Tag Archives: Tribulation

A Word About Tribulating

One of my favorite stories has a devout servant agonizing excessively over a certain experience. She was asked by her mistress, “Why do you agonize so long and so deeply over your misfortune? After all, you’re a Christian and you have the grace of God to help you over times like this.” The servant responded, “Well,

when the Lord sends me tribulation, I tribulate!” Boy does that ring a bell with me – I, too, have often tribulated. How about you? How do you handle the stress of life?



The Apostle Paul handled it this way: “Rejoice in the Lord always. I will say it again: Rejoice!”. (Philippians 4:4) It’s important to know that Paul was in prison awaiting a verdict on his life – if ever he had a right to be stressed out, this was it. Yet 17 times in this letter he mentions rejoicing and joy. There are no loopholes or escape clauses here – just always rejoice. Look at your circumstances and shout a defiant “Nevertheless!”. “Nevertheless, ‘Rejoice.’” The truth is our circumstances need not determine the condition of our hearts.

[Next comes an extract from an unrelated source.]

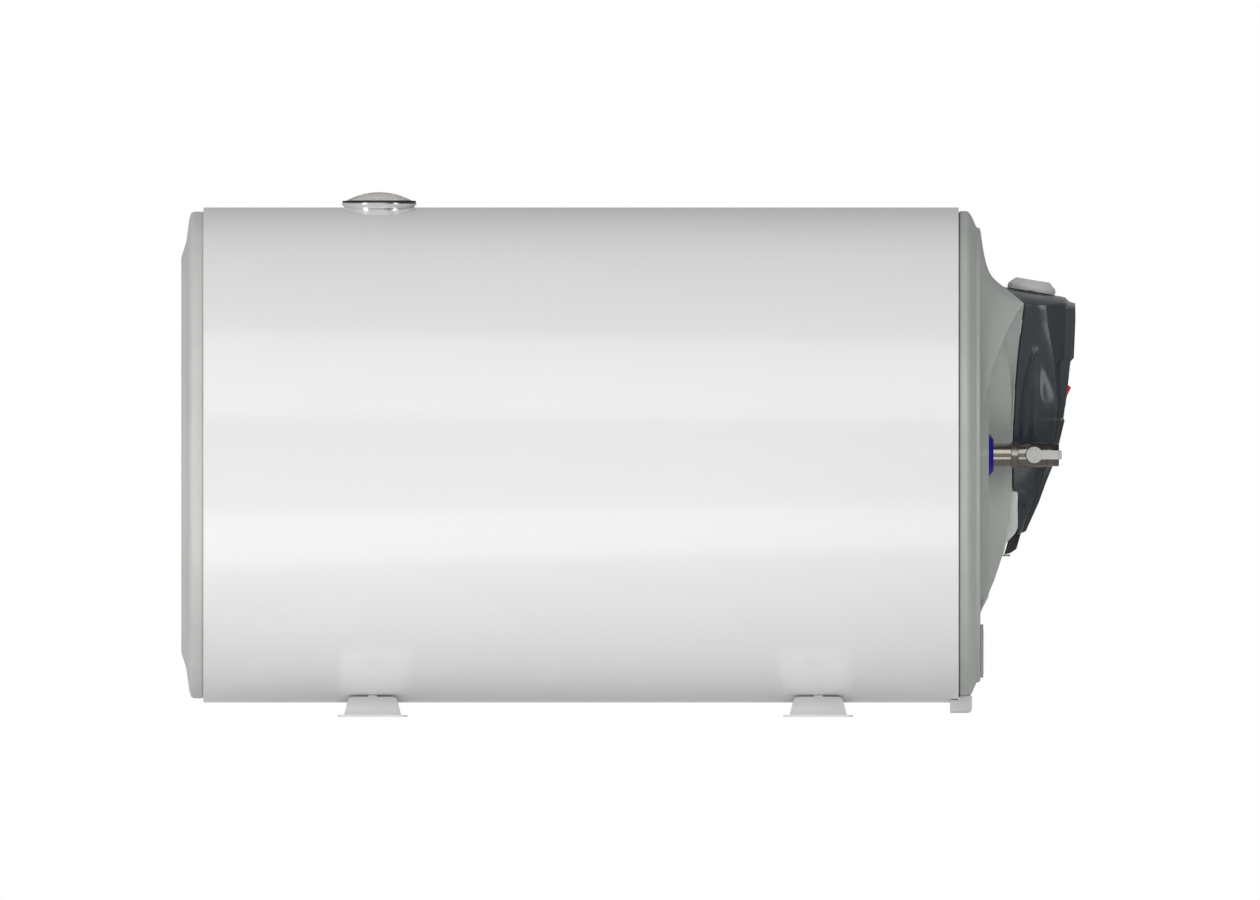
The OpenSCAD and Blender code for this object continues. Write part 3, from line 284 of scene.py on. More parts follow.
def moulded_group():
    """Fine moulding grain, faint flow clouding, and convex edges lightened partly for wear and partly as a painted
    highlight.
    """
    group, given, out = new_group(
        "moulded plastic",
        [("Place", "NodeSocketVector", (0, 0, 0)), ("Colour", "NodeSocketColor", (0.5, 0.5, 0.5, 1)),
         ("Grain Scale", "NodeSocketFloat", 1500.0), ("Clouding", "NodeSocketFloat", 0.05),
         ("Roughness", "NodeSocketFloat", 0.4), ("Edge Rub", "NodeSocketFloat", 0.3)],
        [("Colour", "NodeSocketColor"), ("Roughness", "NodeSocketFloat"), ("Height", "NodeSocketFloat")])
    b = Bench(group)
    place = given.outputs["Place"]
    clouds = b.noise(place, 9.0, 4.0, 0.6)
    grain = b.noise(place, given.outputs["Grain Scale"], 2.0)
    shade = b.maths("MULTIPLY", b.spread(clouds, 0.3, 0.7, -1.0, 1.0), given.outputs["Clouding"])
    # Convex edges found by pointiness are lightened: partly worn edges, partly a painted highlight along the
    # edges.
    edge = b.spread(b.node("ShaderNodeNewGeometry").outputs["Pointiness"], 0.52, 0.62)
    worn_edge_sheen_mask = b.maths("MULTIPLY", edge, given.outputs["Edge Rub"])
    worn_edge_sheen = b.maths("MULTIPLY", worn_edge_sheen_mask, b.spread(b.noise(place, 60.0), 0.35, 0.65))
    tone = b.maths("ADD", b.maths("ADD", 1.0, shade), worn_edge_sheen)
    toned = b.node("ShaderNodeVectorMath", operation="SCALE")
    b.join(given.outputs["Colour"], toned.inputs[0])
    b.join(tone, toned.inputs["Scale"])
    b.join(toned.outputs[0], out.inputs["Colour"])
    uneven = b.spread(b.noise(place, 24.0, 5.0, 0.65), 0.3, 0.7, -0.06, 0.06)
    rough = b.maths("ADD", given.outputs["Roughness"], uneven, clamp=True)
    b.join(b.maths("ADD", rough, b.maths("MULTIPLY", grain, 0.05)), out.inputs["Roughness"])
    b.join(grain, out.inputs["Height"])
    return group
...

Rather our hearts can be conditioned by a relationship: Paul says to rejoice “in the Lord.” Rejoice because of what Jesus has done and is doing for you. Never forget that “The Lord is near (at hand.)” Think of a classroom of students. The teacher goes out of the room and remains out for some time. Chances are the atmosphere of the classroom in her absence is different than when she is present. Her presence changes everything. So with Jesus – His presence changes everything. And He is not a teacher standing by us – rather He is the Creator of the world who came to earth to be with us and who holds all things together (Colossians 1:17). No matter what we’re going through, no matter how heavy the load, no matter how hard we’re tribulating, we are not alone. Jesus is at hand, ready to help us.

In light of this, says Paul, “Do not be anxious about anything…” The Greek word for ‘worry’ means to tear apart, to distract, to come apart at the seams of a garment. The Latin word for ‘worry’ suggests a violent agitation and turmoil inside a person. The Anglo-Saxon word describes a power gripping a man by the throat. Get the picture? Anxiety and worry tear us apart, create inner turmoil, and grab us by the throat. The reality is anxiety and stress have adverse effects on our muscles, heart rate, blood vessels, and our glands. It is, therefore, important to live by the principle, “Do not be anxious about anything…” It’s a choice we make. Since the Lord is at hand, and since all things hold together in Him, we can release ourselves from the compulsion to tackle our circumstances by ourselves.

I appreciate how a poet penned it:

“Don’t you trouble trouble Till troubles trouble you,
Don’t you look for trouble; Let trouble look for you…
Don’t you borrow sorrow You’ll surely have your share.
He who dreams of sorrow Will find that sorrow’s there…
Don’t you hurry worry By worrying lest it come.
To flurry is to worry, ‘Twill miss you if you’re mum…
If care you’ve got to carry Wait till ‘tis at the door;
For he who runs to meet it Takes up the load before…
If minding will not mend it, Then better not to mind;
The best thing is to end it – Just leave it all behind…
Who feareth hath forsaken The Heavenly Father’s side;
What He hath undertaken He surely will provide…
The very birds reprove thee With all their happy song;
The very flowers teach thee That fretting is a wrong…
’Cheer up,’ the sparrow chirpeth, ‘Thy Father feedeth me;
Think how much more He careth, O lonely child, for thee.’…
’Fear not,’ the flowers whisper; ‘Since thus he hath arrayed
The buttercup and daisy, How canst thou be afraid?’…
Then don’t you trouble trouble, Till trouble troubles you;
You’ll only double trouble, And trouble others too.” (1)

Tribulate or rejoice – the choice is yours! (2)

(1) Quoted by Roy L. Laurin in Life Established: A Devotional Exposition of the Epistle to the Colossians, Van Kampen Press, Wheaton, IL., © 1948 by Van Kampen Press, p. 46-47

(2This Blog comes from a sermon by Pastor Curry, “Living a Joy-full Life: Control Your Stress” based on Philippians 4:1-9.